The phrase is meant to express an utter indifference.
“I hate to disappoint, but I am not going to make it to dinner tonight, my dear,” he said apologetically.
“Quite frankly, Daniel, I couldn’t care less,” she sniffed.
Providing the “she” in this example really does not at all care whether or not she sees Daniel at dinner tonight, this is the proper use of “couldn’t care less.” She cares so incredibly little about his attendance to the meal, that she actually could not care any less.
The common mistake people often make is to proclaim they “could care less,” when really, what they mean to express is that they don’t care at all.
“I hate to disappoint, but I am not going to make it to dinner tonight, my dear,” he said apologetically.
“Quite frankly, Daniel, I could care less,” she sniffed.
She could care less? She could? Quite literally then, she does care–at least a little–because she could care at least a little bit less.

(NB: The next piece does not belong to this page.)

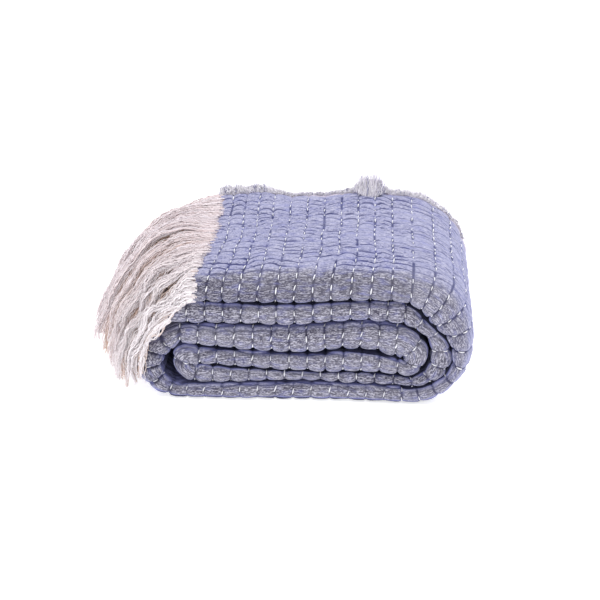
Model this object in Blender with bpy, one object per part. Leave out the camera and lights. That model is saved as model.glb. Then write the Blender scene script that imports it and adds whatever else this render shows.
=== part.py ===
"""A folded throw: one stitched and crinkled cotton cloth with a cream fringe at both ends.

The cloth is folded lengthwise, so that a rounded fold faces the front, then folded in half with both
fringed ends at the left, then rolled in three. Seen from the front its bands lie one on another, from
the top A, B, C, G, H and F. The strip runs through them in the order A, F, C, G, H, B, with a turn at
the left or the right between one band and the next.

Metres, +Z up, the folds' fronts towards -Y. The origin is at the middle of the resting face.
"""

import math
from collections import namedtuple

import bpy
from mathutils import Vector

MM = 0.001

# the cloth
DEPTH = 175 * MM  # from the front of the folds to the open back edges
BAND_GAP = 1.0 * MM  # between one band and the next
LEAF_GAP = 0.8 * MM  # between the four leaves of a band
CHANNEL = 16.4 * MM  # from one row of stitches to the next
STEPS_PER_CHANNEL = 2
STITCH_PULL = 1.5 * MM  # how deep a row of stitches draws the cloth in
FRONT_PULL = 0.7  # that pull on the folds' fronts, as a share of it
FRONT_WAVE = 1.4 * MM  # how far the folds' fronts wander
FRONT_WAVE_LENGTH = 195 * MM
BACK_WAVE = 2.5 * MM  # how far the open back edges wander
BACK_WAVE_LENGTH = 270 * MM
BACK_FOLD_WAVE_LENGTH = 360 * MM
UNDER_LEAF_OUT = 4 * MM  # how far the last leaf's edge lies behind the first one's
HEART_SHARE = 0.5  # of the port shoulder, how far the two innermost leaves end behind the inner fold

# the lift of the first leaf at the back
BACK_LIFT = 6 * MM
LIFT_START = 70 * MM  # the height at which it begins, round the outer right turn
LIFT_FADE = 50 * MM
LIFT_Y = 35 * MM  # how far back it begins, and the flap too

# the upper end, which slants back from its front corner
END_SLANT = 11 * MM
END_SLANT_REACH = 60 * MM  # how far along the strip that slant fades out

# the flap of the first leaf that stands up at the back
FLAP_X = 55 * MM
FLAP_HALF_WIDTH = 22 * MM
FLAP_RISE = 12 * MM
FLAP_BACK = 5 * MM

# heights of the lines between the bands, in mm, at five places from left to right
LINE_X = (-104, -60, 0, 50, 88)
LINE_Z = {
    "top": (124, 128, 132, 134, 131),
    "A-B": (96.5, 95.5, 96.8, 101.0, 100.3),
    "B-C": (73.6, 74.2, 76.1, 80.0, 77.1),
    "C-G": (51.5, 48.8, 46.4, 50.5, 43.2),
    "G-H": (34.5, 30.2, 27.9, 28.6, 28.2),
    "H-F": (14.2, 15.3, 17.1, 17.3, 16.3),
    "floor": (0, 0, 0, 0, 0),
}

# A front fold's outline bends at these turns from its front, in degrees.
BROW, SLOPE, SHOULDER = 26, 55, 90
CHEEK = 45

# A fold's shape. The port side is on the left hand of someone who walks along the strip. A shoulder is
# how far behind the front the fold reaches its full thickness, on that side. The nose is where the
# fold's front lies, from -1 at starboard to 1 at port. Set back is how far the front lies behind the
# frontmost fold's. All but the nose in mm.
Fold = namedtuple("Fold", "port_shoulder starboard_shoulder nose set_back")

# one row for each band, in the strip's order
Band = namedtuple("Band", "name port_line starboard_line from_x to_x fold")
BANDS = (
    Band("A", "top", "A-B", -102, 88, Fold(34, 8, -0.45, 1)),
    Band("F", "floor", "H-F", 88, -112, Fold(8, 8, 0.0, 0)),
    Band("C", "B-C", "C-G", -112, 88, Fold(14, 11, 0.0, 0)),
    Band("G", "G-H", "C-G", 88, -97, Fold(8, 9, 0.0, 1)),
    Band("H", "G-H", "H-F", -97, 88, Fold(6, 6, 0.0, 3)),
    Band("B", "B-C", "A-B", 88, -123, Fold(10, 9, 0.0, 1)),
)

# One row for each turn between two bands. Its cuts fan out from a pivot. Far and near are the radii of
# its outer and inner side in mm, at five even steps of the half turn.
Turn = namedtuple("Turn", "name pivot_x pivot_z side start port_is_far far near")
TURNS = (
    Turn("outer right", 88, 58, 1, 1, True, (72.5, 67.5, 65.2, 65, 62), (36, 34, 43, 49, 47)),
    Turn("outer left", -112, 33, -1, -1, True, (35.6, 41, 43.5, 42, 37.5), (21.5, 22.5, 22, 19.5, 17)),
    Turn("inner right", 88, 42.4, 1, 1, True, (30, 27.5, 24, 21, 17), (0.8, 0.8, 0.8, 0.8, 0.8)),
    Turn("inner left", -97, 32, -1, 1, False, (22.5, 24.5, 21, 17.2, 17.5), (0.8, 0.8, 0.8, 0.8, 0.8)),
    Turn("middle right", 88, 50, 1, -1, False, (38, 43, 44.5, 38.5, 38.5), (27.5, 29, 28, 28, 26)),
)
CUTS_PER_TURN = 36
CUTS_PER_BAND = 60

# The fringes. Each is a narrow strip along the end of a leaf, parted from it, with the strands' roots
# fused to it. The strip follows the corners of the cloth's end that are named, and lies inside them.
# Tips are given at the back, the middle and the front, in mm. Out is how far a strand is guided from
# its root, and drop how high above its tip it turns down, as shares of its whole way out and down. Rise
# is how far it is guided upwards from its root, in mm.
Fringe = namedtuple("Fringe", "name band corners inward strands from_share to_share tips out drop rise")
FRINGES = (
    Fringe(
        "fringe_upper", "A",
        ("port back", "port middle", "port shoulder", "port slope", "port brow", "nose"),
        1, 40, 0.02, 0.97, ((-212, 58, -3), (-203, 4, -4), (-176, -78, 8)), 0.42, 0.62, 0,
    ),
    Fringe(
        "fringe_upper_under", "A", ("back fold outside", "starboard shoulder"),
        -1, 30, 0.03, 0.95, ((-190, 66, -4), (-186, 2, -4), (-170, -64, -2)), 0.6, 0.7, 9,
    ),
    Fringe(
        "fringe_lower", "B", ("last edge under", "heart port", "inner nose"),
        1, 32, 0.02, 0.97, ((-168, 68, -4), (-166, 0, -4), (-161, -76, 6)), 0.5, 0.75, 0,
    ),
)
STRIP_GAP = 0.5 * MM  # between the cloth's end and the strip
STRIP_WIDTH = 2.2 * MM
STRIP_HEIGHT = 3.2 * MM
STRIP_INSET = 2.6 * MM  # how far the strip's middle lies inside the leaf's outline
STRAND_SHARE = 0.68  # a root's share of the pitch from one strand to the next
STRAND_TIP = 0.5  # a tip's width as a share of its root's
STRAND_STEPS = 6
STRAND_WAVE = 1.3 * MM  # how far a strand waves, either way
ACROSS_WAVE, OUT_WAVE = 5, 8  # those waves from root to tip, in radians
STRAND_PHASE = 9  # how far the waves shift from the first strand to the last, in radians
TIP_LEAN_X, TIP_LEAN_Y = 0.1, 0.2  # how far off its tip a strand turns down, as shares of its whole way
NEAR = 0.02  # a short step along a curve, which gives its direction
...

Regarding some of my own pet peeves, then:
The blankets on the bed are in a disarray–twisted and tangled and balled up.
Oh, I could care less. I could care a lot less. In fact, we are going to have to fix that before we can go to sleep.
I walk into the bathroom stall and am greeted by the whooshing and whirring of a flushing toilet. I haven’t even locked the door yet, for crying out loud.
Again, I could care less. A lot less. How many gallons of water did we just waste? And how many more times is that thing going to flush before I’m through?
There are many things, though, that I really couldn’t care less about. What’s for dinner tonight? I couldn’t care less, just so long as I get to eat dinner. Should we make a reservation for 6:15 or 6:30? Couldn’t care less. What’s fifteen minutes? You get the idea.